• _STATED GOAL_: Copy, without any alteration, the lines from the one that includes "const twigs = carriers.flatMap((carrier)" up to and including the one that includes "cad_parts[node].hide_render = cad_parts[node].hide_viewport".

------ DATA LISTING

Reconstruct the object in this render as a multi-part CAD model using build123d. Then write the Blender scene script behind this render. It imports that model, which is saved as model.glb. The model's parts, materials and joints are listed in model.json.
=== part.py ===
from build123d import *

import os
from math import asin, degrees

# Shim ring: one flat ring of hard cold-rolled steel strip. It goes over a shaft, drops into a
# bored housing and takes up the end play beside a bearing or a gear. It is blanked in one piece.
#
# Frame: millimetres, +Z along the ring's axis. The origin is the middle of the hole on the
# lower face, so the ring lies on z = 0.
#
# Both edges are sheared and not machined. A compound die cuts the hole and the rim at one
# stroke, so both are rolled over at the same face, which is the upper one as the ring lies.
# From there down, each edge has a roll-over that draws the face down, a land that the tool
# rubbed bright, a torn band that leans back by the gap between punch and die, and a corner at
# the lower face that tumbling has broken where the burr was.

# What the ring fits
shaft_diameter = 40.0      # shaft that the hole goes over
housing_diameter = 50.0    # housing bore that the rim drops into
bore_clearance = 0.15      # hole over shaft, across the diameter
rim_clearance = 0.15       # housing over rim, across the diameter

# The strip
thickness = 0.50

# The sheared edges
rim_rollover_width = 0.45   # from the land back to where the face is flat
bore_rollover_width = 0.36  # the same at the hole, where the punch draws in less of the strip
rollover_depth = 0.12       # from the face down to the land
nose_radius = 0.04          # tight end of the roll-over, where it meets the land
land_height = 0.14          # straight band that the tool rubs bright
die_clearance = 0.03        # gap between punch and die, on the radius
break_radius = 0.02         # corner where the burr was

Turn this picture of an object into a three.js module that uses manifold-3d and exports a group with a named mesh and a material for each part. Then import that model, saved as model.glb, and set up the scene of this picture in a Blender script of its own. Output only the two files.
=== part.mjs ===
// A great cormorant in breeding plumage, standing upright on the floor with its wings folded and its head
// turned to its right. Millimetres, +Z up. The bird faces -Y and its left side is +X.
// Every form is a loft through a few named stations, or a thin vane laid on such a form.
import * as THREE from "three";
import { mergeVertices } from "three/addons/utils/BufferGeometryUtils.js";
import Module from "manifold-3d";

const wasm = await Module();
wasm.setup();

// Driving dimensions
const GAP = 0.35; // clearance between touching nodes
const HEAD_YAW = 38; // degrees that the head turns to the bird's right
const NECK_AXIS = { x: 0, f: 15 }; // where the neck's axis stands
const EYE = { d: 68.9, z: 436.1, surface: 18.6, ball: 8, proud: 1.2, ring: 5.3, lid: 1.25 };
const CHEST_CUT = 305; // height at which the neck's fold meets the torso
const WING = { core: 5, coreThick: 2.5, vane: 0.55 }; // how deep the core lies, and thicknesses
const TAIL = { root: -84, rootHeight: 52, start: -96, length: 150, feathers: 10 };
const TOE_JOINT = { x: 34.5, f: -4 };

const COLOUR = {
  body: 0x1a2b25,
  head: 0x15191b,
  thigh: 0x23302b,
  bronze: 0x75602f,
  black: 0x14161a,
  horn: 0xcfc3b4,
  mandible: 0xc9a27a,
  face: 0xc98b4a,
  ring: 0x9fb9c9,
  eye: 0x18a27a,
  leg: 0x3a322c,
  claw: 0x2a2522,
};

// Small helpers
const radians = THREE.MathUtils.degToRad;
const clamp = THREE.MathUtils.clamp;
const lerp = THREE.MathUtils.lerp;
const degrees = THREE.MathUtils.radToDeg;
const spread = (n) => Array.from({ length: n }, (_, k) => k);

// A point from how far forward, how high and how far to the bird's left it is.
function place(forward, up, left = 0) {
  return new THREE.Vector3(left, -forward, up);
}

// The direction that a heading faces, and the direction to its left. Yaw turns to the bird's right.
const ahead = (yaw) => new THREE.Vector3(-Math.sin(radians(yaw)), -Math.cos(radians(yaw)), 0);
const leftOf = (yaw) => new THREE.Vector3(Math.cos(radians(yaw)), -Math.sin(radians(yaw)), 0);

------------
------ DATA LISTING

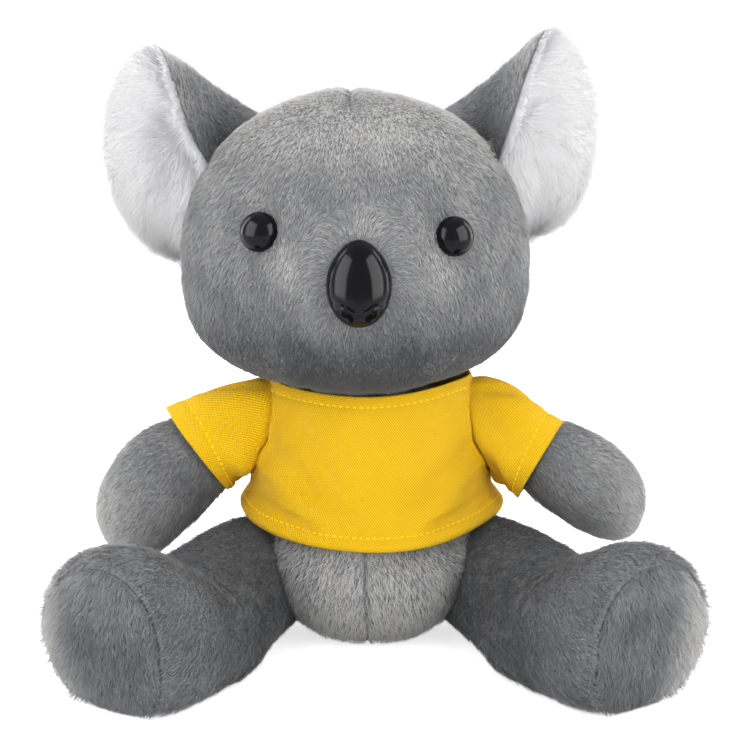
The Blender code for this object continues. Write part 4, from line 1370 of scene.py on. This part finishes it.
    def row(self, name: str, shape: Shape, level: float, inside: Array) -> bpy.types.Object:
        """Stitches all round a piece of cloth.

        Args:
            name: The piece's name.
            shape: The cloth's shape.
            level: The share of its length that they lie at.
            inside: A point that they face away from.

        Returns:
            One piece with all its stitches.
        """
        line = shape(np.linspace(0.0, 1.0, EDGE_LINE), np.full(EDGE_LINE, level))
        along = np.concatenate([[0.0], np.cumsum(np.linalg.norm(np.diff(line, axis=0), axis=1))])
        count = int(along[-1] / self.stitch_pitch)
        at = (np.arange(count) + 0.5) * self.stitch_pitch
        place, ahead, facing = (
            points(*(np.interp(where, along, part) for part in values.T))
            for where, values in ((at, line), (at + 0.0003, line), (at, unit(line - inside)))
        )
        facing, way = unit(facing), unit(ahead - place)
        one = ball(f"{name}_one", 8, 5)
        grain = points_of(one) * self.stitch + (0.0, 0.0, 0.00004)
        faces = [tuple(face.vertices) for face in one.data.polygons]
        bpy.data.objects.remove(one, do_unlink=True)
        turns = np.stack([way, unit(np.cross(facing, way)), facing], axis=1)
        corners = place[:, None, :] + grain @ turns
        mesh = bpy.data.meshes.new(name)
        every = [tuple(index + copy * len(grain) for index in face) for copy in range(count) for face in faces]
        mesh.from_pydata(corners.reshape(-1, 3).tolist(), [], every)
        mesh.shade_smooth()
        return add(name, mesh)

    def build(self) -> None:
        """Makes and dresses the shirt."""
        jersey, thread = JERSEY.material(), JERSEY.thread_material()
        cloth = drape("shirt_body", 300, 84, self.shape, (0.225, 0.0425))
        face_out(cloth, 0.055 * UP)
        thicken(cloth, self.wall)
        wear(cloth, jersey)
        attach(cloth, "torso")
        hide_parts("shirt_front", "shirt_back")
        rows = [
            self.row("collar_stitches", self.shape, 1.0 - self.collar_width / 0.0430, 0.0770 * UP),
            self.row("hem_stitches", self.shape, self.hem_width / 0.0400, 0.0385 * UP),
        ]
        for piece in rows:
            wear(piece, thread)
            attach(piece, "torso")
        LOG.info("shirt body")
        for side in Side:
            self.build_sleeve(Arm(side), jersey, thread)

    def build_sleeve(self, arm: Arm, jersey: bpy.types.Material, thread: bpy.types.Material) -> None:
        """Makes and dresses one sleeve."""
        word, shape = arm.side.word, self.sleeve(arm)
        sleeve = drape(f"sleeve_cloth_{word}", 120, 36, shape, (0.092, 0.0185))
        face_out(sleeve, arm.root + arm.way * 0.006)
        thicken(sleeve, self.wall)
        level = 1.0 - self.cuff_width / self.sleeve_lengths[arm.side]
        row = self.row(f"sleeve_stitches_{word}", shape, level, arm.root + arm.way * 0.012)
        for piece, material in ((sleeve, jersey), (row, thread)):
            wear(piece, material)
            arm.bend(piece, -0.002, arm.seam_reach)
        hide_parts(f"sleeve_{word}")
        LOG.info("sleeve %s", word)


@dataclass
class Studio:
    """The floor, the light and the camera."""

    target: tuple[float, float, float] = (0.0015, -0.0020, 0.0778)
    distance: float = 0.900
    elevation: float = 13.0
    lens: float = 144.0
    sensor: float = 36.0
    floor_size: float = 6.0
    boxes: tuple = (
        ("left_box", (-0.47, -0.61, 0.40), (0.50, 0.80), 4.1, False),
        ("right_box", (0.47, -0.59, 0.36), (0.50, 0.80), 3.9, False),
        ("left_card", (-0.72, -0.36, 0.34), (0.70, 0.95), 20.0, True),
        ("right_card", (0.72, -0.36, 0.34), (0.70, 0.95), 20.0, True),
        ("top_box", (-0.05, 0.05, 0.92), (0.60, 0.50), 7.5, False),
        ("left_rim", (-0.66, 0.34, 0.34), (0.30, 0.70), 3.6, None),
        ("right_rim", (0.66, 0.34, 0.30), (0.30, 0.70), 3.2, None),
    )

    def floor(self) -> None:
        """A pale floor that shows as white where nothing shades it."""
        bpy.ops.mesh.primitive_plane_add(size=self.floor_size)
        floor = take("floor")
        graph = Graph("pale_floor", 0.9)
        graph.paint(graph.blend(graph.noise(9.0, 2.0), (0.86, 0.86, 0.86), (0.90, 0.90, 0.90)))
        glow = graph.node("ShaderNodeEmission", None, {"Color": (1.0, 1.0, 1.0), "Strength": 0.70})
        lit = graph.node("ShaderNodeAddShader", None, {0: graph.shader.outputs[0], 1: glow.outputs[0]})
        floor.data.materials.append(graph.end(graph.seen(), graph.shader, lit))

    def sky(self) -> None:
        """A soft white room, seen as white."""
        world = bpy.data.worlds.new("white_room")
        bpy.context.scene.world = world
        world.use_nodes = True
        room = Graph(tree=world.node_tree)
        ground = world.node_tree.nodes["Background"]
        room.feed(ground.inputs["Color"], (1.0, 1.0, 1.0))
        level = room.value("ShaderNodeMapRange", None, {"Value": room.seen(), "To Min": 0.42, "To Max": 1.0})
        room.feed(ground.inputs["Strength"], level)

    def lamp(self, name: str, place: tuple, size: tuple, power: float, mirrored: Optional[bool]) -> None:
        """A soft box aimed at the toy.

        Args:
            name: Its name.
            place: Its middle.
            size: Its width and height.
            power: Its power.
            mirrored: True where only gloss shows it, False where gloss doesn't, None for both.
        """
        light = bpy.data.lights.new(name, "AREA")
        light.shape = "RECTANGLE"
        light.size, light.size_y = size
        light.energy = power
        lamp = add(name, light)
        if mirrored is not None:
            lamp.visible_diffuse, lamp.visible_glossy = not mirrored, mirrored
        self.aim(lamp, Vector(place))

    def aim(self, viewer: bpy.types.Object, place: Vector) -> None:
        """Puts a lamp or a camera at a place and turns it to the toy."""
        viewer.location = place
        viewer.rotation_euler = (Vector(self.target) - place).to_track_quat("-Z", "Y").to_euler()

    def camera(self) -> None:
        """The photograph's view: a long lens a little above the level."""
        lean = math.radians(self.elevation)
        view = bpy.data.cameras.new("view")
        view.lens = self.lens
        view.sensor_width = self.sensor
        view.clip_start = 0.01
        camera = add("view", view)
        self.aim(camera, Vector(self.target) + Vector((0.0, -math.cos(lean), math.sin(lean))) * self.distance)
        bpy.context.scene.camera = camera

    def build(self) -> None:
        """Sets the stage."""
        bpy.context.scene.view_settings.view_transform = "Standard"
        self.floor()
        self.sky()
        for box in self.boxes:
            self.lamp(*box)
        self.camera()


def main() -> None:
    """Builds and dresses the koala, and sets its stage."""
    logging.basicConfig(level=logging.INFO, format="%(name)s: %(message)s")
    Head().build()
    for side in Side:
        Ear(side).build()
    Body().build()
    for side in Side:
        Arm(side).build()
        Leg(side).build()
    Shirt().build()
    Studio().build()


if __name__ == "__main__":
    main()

------------
------ DATA LISTING

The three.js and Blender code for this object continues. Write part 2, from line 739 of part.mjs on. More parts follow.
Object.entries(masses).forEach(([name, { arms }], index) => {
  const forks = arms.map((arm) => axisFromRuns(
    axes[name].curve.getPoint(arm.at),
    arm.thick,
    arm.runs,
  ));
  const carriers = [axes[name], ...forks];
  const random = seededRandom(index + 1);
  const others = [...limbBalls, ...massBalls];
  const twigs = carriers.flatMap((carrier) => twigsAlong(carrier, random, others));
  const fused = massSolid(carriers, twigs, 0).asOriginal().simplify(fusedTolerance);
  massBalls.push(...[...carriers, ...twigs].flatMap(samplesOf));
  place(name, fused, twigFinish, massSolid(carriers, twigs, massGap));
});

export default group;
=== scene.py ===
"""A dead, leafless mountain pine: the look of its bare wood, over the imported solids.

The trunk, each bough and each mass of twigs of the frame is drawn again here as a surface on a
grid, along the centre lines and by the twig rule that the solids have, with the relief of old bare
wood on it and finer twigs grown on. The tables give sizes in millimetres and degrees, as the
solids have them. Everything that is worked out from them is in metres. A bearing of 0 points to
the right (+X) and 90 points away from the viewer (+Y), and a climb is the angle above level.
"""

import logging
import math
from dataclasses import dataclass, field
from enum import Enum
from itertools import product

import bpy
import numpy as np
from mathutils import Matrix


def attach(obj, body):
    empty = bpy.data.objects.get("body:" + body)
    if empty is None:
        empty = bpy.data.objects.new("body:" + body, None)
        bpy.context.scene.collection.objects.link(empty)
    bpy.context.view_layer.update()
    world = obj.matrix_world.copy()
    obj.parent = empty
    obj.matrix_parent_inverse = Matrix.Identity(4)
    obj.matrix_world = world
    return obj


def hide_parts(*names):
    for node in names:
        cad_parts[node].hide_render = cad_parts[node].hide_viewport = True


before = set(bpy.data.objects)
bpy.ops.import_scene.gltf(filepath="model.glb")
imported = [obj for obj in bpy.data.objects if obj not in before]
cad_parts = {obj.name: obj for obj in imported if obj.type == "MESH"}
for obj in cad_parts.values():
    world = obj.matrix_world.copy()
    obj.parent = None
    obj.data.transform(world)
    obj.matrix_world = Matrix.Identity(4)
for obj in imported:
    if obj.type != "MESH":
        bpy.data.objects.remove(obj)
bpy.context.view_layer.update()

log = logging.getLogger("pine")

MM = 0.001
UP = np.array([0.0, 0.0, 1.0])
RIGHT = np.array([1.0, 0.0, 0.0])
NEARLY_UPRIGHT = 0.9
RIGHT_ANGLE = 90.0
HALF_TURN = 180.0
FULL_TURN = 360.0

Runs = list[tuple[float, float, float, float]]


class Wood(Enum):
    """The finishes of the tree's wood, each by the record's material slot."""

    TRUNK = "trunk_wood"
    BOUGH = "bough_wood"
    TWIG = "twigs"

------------

• _SOLVED EXERCISE_:
  const twigs = carriers.flatMap((carrier) => twigsAlong(carrier, random, others));
  const fused = massSolid(carriers, twigs, 0).asOriginal().simplify(fusedTolerance);
  massBalls.push(...[...carriers, ...twigs].flatMap(samplesOf));
  place(name, fused, twigFinish, massSolid(carriers, twigs, massGap));
});

export default group;
=== scene.py ===
"""A dead, leafless mountain pine: the look of its bare wood, over the imported solids.

The trunk, each bough and each mass of twigs of the frame is drawn again here as a surface on a
grid, along the centre lines and by the twig rule that the solids have, with the relief of old bare
wood on it and finer twigs grown on. The tables give sizes in millimetres and degrees, as the
solids have them. Everything that is worked out from them is in metres. A bearing of 0 points to
the right (+X) and 90 points away from the viewer (+Y), and a climb is the angle above level.
"""

import logging
import math
from dataclasses import dataclass, field
from enum import Enum
from itertools import product

import bpy
import numpy as np
from mathutils import Matrix


def attach(obj, body):
    empty = bpy.data.objects.get("body:" + body)
    if empty is None:
        empty = bpy.data.objects.new("body:" + body, None)
        bpy.context.scene.collection.objects.link(empty)
    bpy.context.view_layer.update()
    world = obj.matrix_world.copy()
    obj.parent = empty
    obj.matrix_parent_inverse = Matrix.Identity(4)
    obj.matrix_world = world
    return obj


def hide_parts(*names):
    for node in names:
        cad_parts[node].hide_render = cad_parts[node].hide_viewport = True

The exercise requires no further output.